From the point of view of these pages, that concludes the interesting monuments, though we might mention 20th Century works by Maide Buckingham (portrait of JPA Bowers, 1926), and a bust of Percy Mark Herbert. However, we should note also the carved bosses in the ceiling, and more easy to see, those all the way round the cloisters, showing small religious scenes in a rather cheerful but competent style.
Otherwise in the Cathedral, much good glass of 19th Century and earlier, a 19th Century Limoges revival enamel, and an enamelled altar rail, and among a few pictures, one by John Opie.
The exterior of the Cathedral is bare of sculpture, bar a few bits on the Western door, including a pair of spandrel angels and beasts, and a couple of rather severe, perhaps turn of the century or much later flanking figures.
There are two 19th century statues in the precinct: a Nelson by Thomas Milnes, and a Wellington by G. G. Adams, the latter being a rather assured bronze, but somehow lacking in presence. Adams made several rather similarly-posed male portrait statues, including Napier for Trafalgar Square. Milnes is perhaps less familiar, but also produced several extant marble statues of great men, and the tomb of Alfred Cooke in Kensal Green, London, which has seen better days.

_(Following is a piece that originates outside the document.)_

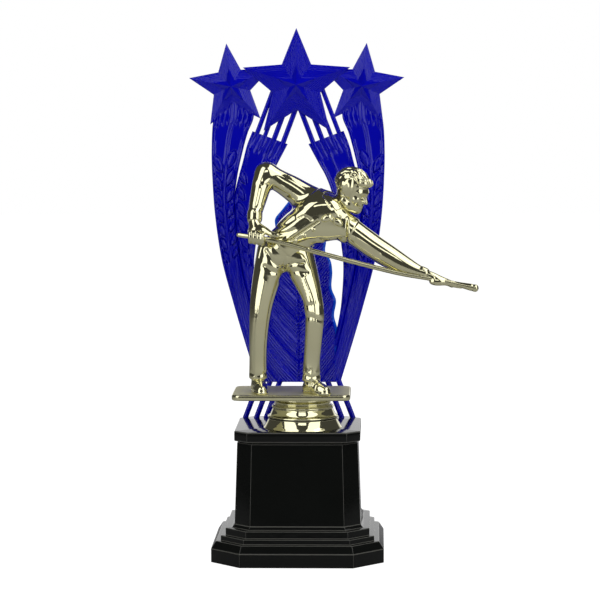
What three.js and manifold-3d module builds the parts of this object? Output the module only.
// A cue-sports trophy: a plated snooker player on a turned skirt, a translucent star-and-leaf
// riser behind the player, and a stepped black pedestal, all drawn together by one tie rod.
// Millimetres, +Z up, -Y to the front. The origin is the centre of the underside.
import * as THREE from 'three';
import { mergeVertices } from 'three/addons/utils/BufferGeometryUtils.js';
import Module from 'manifold-3d';

const wasm = await Module();
wasm.setup();

// ---------------------------------------------------------------- driving dimensions
const FIT = 0.3;                      // clearance where one piece passes through another
const totalHeight = 300;

const plinthHalf = 48.6;              // half the width across the flats at the foot
const plinthChamfer = 16.9;
const columnFoot = 19.1;              // height where the column leaves the plinth
const columnTop = 67.2;
const capBottom = 68.2;
const capTop = 74;
const capHalf = 35.4;
const capChamfer = 7.5;
const shoulderHalf = 32.8;            // the cap's shoulder, which keeps a shadow gap above the column
const spigotHalf = 30.4;              // the cap's spigot, which sits inside the column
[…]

We ought to mention the gates to the Cathedral precinct – there are three of them which survive, and one of these is the Erpingham Gateway. The use of knapped flints to face buildings and walls is a feature of Norwich, and the Erpingham Gateway is considered to be a building which brought flintwork to its highest form. The gateway also bears a statue of the Virgin and Child, which looks rather 20th Century, and two spandrel groups of grapevines and weird beasts in relief which rather puzzle me, but at a guess may be late 19th Century reworkings of earlier work, subsequently cleaned and restored rather zealously. The Erpingham Gateway faces onto the road called Tombland, and also on that road is a second gate, with plainer flintwork, but with a variety of small religious statues in various degrees of preservation in niches on the columns and on the inner part of the entrance, and a larger kneeling saint up above.